— Start of Source excerpt —

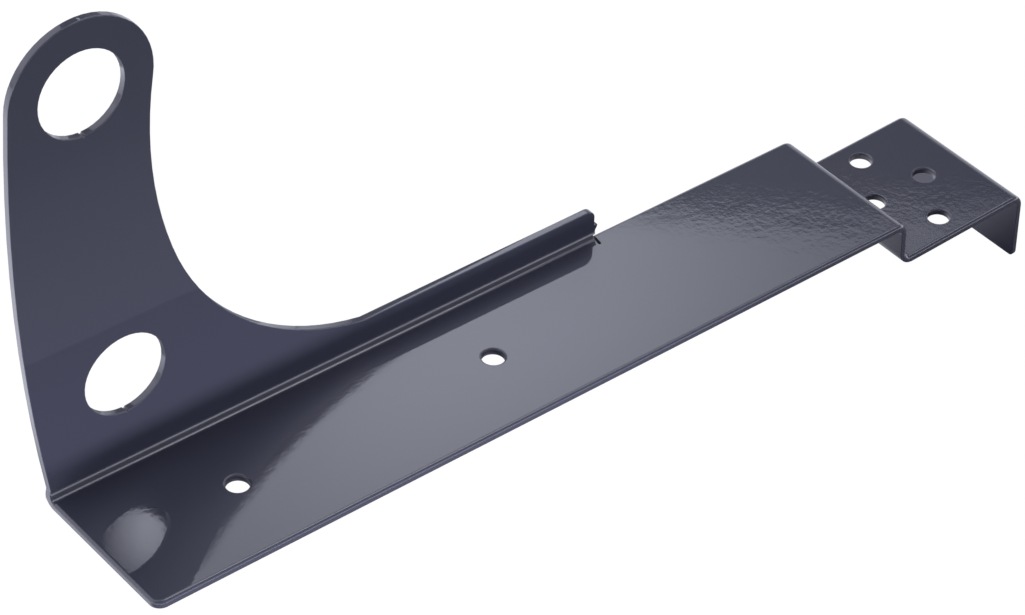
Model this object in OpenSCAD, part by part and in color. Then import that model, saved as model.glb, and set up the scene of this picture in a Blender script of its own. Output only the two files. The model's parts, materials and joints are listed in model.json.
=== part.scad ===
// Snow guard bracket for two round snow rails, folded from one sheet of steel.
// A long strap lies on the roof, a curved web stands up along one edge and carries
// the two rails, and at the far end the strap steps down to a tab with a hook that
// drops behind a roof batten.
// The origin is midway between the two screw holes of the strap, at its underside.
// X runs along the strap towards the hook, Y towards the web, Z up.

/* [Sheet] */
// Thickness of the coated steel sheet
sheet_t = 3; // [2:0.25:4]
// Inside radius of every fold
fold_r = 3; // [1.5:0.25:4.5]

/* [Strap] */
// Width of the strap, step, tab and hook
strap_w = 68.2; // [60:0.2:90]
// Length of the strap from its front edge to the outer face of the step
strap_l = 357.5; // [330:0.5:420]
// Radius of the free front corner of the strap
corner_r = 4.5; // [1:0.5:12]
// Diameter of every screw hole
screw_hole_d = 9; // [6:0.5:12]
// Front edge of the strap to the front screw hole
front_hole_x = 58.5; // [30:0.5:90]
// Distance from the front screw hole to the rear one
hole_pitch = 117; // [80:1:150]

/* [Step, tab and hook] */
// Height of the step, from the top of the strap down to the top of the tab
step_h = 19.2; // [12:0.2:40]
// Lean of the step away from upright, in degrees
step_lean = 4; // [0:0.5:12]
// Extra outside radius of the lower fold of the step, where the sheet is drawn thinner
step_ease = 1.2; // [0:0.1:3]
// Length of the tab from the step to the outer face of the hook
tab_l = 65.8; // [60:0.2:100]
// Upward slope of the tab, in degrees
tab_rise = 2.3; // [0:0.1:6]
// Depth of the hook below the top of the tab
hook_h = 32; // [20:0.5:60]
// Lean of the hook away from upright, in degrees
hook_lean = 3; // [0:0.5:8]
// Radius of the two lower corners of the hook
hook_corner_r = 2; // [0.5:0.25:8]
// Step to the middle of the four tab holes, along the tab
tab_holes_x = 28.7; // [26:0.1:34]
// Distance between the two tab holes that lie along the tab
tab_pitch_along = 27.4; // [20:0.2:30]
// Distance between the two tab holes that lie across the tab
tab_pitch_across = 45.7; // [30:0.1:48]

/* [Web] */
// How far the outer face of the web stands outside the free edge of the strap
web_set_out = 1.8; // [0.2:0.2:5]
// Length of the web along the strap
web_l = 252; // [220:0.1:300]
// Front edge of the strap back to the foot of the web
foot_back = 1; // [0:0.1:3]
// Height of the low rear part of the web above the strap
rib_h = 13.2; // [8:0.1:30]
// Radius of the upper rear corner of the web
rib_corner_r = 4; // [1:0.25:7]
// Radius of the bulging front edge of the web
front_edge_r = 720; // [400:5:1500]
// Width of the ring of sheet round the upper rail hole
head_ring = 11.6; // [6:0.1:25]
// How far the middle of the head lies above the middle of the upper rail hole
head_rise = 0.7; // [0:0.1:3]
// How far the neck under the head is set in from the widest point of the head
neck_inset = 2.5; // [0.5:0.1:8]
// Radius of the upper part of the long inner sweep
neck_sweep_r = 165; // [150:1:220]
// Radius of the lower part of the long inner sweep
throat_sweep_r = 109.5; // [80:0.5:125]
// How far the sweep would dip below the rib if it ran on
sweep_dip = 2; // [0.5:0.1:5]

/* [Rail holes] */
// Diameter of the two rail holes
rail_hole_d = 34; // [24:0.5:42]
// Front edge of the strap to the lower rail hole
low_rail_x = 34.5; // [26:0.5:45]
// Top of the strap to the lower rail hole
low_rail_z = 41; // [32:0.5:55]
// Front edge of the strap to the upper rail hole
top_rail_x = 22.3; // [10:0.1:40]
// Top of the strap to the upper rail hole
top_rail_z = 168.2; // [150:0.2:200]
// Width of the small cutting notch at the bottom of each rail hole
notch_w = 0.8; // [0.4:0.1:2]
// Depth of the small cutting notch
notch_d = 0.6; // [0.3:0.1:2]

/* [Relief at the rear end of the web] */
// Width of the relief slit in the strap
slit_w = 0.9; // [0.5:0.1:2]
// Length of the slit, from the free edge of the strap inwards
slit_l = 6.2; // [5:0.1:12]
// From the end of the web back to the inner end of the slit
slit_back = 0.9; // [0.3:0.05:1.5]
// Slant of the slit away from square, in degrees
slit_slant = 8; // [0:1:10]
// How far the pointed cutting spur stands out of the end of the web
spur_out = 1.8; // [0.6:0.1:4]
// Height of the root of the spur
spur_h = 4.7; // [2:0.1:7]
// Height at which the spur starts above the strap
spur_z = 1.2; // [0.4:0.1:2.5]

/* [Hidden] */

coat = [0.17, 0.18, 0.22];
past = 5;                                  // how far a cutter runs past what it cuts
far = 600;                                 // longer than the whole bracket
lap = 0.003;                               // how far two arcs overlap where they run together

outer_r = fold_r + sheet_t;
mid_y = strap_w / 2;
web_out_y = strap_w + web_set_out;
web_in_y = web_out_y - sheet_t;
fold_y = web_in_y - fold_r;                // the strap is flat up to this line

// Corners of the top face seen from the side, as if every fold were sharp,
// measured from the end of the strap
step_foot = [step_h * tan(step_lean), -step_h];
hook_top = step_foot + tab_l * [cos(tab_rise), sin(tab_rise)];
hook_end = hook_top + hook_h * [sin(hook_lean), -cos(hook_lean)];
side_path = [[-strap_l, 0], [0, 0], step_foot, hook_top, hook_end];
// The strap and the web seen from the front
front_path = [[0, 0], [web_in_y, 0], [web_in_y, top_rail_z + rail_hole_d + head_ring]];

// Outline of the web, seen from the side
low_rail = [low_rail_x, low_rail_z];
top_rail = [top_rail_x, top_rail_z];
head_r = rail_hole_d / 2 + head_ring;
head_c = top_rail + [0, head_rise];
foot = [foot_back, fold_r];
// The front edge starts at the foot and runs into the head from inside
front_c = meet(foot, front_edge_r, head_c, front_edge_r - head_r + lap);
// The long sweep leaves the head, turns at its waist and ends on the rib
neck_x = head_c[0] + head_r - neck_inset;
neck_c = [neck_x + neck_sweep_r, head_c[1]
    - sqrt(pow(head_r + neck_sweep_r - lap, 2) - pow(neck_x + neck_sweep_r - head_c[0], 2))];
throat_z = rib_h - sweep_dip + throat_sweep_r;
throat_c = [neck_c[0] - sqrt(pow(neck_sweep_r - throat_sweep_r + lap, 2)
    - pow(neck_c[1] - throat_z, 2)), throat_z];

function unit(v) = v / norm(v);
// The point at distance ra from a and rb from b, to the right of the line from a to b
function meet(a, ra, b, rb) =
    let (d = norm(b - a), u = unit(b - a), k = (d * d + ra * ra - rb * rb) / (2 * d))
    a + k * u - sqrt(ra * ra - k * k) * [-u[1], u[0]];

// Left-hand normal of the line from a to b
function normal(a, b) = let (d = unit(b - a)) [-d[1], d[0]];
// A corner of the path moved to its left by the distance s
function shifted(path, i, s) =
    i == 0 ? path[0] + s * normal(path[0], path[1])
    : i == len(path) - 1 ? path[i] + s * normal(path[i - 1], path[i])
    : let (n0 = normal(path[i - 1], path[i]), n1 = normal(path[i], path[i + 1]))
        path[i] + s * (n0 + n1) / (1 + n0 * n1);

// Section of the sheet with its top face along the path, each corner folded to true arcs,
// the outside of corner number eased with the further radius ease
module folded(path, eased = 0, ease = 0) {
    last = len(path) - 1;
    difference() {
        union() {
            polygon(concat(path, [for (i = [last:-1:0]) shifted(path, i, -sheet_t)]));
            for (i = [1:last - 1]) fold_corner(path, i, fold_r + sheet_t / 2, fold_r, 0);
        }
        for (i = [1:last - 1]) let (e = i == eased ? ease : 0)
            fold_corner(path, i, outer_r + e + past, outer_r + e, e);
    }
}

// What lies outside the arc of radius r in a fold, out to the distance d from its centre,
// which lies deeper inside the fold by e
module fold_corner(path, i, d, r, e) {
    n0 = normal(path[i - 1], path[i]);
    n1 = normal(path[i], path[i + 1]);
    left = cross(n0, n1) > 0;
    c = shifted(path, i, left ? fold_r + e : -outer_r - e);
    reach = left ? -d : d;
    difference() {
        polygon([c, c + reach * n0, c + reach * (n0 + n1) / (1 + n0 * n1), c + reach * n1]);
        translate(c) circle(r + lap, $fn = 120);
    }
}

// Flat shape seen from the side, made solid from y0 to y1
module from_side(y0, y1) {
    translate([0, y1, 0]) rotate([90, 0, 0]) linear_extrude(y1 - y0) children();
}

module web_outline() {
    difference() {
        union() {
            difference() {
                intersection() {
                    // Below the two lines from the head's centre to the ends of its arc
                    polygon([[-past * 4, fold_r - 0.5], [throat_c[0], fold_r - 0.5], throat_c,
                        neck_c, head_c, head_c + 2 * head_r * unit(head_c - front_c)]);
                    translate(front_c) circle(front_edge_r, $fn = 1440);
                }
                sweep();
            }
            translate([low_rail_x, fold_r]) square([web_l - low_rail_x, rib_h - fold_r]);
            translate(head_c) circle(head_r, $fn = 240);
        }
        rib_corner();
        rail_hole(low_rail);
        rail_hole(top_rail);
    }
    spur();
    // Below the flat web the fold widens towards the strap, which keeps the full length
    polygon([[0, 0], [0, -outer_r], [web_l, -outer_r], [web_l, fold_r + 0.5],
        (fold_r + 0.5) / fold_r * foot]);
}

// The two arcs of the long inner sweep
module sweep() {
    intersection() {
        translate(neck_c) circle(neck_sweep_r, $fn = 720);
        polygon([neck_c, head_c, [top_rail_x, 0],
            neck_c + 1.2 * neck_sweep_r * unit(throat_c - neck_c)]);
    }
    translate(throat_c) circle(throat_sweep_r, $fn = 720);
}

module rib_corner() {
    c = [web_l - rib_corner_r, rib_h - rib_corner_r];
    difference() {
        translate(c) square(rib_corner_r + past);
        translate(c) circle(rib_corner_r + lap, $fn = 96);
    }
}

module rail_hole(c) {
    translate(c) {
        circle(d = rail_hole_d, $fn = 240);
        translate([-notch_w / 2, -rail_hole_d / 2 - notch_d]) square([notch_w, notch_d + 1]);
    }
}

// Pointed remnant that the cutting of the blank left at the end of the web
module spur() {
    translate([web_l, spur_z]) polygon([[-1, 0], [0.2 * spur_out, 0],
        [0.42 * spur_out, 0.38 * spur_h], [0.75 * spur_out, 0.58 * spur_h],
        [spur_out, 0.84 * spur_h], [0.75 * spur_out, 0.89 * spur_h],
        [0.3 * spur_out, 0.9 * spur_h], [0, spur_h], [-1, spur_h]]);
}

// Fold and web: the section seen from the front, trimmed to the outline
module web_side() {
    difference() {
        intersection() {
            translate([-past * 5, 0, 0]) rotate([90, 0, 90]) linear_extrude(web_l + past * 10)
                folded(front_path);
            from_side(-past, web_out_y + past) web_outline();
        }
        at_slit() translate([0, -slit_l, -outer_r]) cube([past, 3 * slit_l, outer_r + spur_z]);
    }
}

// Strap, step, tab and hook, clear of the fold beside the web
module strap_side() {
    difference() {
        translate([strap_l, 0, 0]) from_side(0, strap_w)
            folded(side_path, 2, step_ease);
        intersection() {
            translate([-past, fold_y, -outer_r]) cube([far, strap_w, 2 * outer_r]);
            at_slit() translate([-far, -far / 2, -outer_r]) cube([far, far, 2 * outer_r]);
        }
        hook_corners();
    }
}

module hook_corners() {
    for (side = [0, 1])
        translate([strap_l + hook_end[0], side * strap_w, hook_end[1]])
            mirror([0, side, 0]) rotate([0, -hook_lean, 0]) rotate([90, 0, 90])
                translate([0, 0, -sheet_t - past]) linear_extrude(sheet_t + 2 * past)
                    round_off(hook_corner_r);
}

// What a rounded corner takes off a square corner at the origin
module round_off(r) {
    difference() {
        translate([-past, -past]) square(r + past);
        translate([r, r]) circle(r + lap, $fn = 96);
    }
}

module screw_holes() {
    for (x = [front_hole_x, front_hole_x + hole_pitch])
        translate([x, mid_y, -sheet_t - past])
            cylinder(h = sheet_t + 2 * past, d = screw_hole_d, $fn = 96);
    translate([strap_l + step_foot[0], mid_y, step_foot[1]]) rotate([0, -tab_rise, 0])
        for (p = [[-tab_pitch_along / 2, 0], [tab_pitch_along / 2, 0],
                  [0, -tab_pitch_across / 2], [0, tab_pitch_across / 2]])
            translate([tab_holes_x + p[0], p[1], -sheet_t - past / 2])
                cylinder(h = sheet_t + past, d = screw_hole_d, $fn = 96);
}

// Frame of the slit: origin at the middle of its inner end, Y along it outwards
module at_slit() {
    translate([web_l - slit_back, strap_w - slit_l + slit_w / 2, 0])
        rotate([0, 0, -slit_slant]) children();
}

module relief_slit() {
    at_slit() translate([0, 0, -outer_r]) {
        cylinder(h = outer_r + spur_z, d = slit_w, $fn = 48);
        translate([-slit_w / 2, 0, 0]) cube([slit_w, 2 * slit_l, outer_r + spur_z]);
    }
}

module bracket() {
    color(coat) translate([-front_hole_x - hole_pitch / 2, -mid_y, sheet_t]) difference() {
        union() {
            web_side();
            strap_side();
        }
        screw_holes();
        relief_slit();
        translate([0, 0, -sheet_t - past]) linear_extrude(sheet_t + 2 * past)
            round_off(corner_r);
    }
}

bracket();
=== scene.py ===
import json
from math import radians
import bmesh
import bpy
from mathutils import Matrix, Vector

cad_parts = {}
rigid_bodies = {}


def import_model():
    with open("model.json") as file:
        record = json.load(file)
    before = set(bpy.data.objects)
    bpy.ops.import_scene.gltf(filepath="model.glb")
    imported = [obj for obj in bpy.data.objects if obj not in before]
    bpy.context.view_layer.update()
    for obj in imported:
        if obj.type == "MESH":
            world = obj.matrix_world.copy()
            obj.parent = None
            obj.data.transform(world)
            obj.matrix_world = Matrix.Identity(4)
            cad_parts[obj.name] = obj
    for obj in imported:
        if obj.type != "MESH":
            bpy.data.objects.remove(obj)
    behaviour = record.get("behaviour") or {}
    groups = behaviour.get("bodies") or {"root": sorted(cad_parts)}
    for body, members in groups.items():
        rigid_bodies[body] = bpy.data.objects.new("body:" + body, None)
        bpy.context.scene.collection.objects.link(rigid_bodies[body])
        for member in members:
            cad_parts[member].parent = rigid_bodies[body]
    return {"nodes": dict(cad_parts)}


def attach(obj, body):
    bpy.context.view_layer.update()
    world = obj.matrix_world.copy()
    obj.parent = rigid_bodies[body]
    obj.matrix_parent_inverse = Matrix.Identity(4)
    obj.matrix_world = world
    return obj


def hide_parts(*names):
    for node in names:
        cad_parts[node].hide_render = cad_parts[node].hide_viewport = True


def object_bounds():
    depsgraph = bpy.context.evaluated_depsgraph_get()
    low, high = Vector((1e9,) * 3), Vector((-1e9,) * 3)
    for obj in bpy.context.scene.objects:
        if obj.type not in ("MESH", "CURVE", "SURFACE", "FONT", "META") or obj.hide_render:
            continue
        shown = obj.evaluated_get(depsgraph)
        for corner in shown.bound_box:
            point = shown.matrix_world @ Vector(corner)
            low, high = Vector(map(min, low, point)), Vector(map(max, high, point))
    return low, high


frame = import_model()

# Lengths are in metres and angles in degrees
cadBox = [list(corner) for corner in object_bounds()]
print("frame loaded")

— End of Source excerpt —

Please repeat word for word the lines above that run from the beginning through the line containing "hole_pitch = 117; // [80:1:150]", keeping both the first and that last line.

# Task result
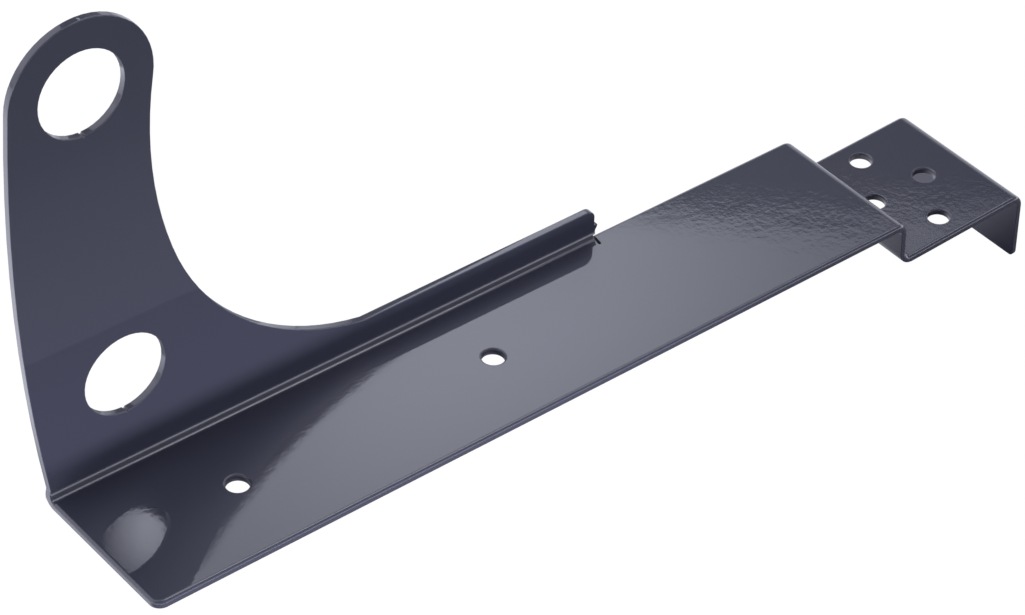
Model this object in OpenSCAD, part by part and in color. Then import that model, saved as model.glb, and set up the scene of this picture in a Blender script of its own. Output only the two files. The model's parts, materials and joints are listed in model.json.
=== part.scad ===
// Snow guard bracket for two round snow rails, folded from one sheet of steel.
// A long strap lies on the roof, a curved web stands up along one edge and carries
// the two rails, and at the far end the strap steps down to a tab with a hook that
// drops behind a roof batten.
// The origin is midway between the two screw holes of the strap, at its underside.
// X runs along the strap towards the hook, Y towards the web, Z up.

/* [Sheet] */
// Thickness of the coated steel sheet
sheet_t = 3; // [2:0.25:4]
// Inside radius of every fold
fold_r = 3; // [1.5:0.25:4.5]

/* [Strap] */
// Width of the strap, step, tab and hook
strap_w = 68.2; // [60:0.2:90]
// Length of the strap from its front edge to the outer face of the step
strap_l = 357.5; // [330:0.5:420]
// Radius of the free front corner of the strap
corner_r = 4.5; // [1:0.5:12]
// Diameter of every screw hole
screw_hole_d = 9; // [6:0.5:12]
// Front edge of the strap to the front screw hole
front_hole_x = 58.5; // [30:0.5:90]
// Distance from the front screw hole to the rear one
hole_pitch = 117; // [80:1:150]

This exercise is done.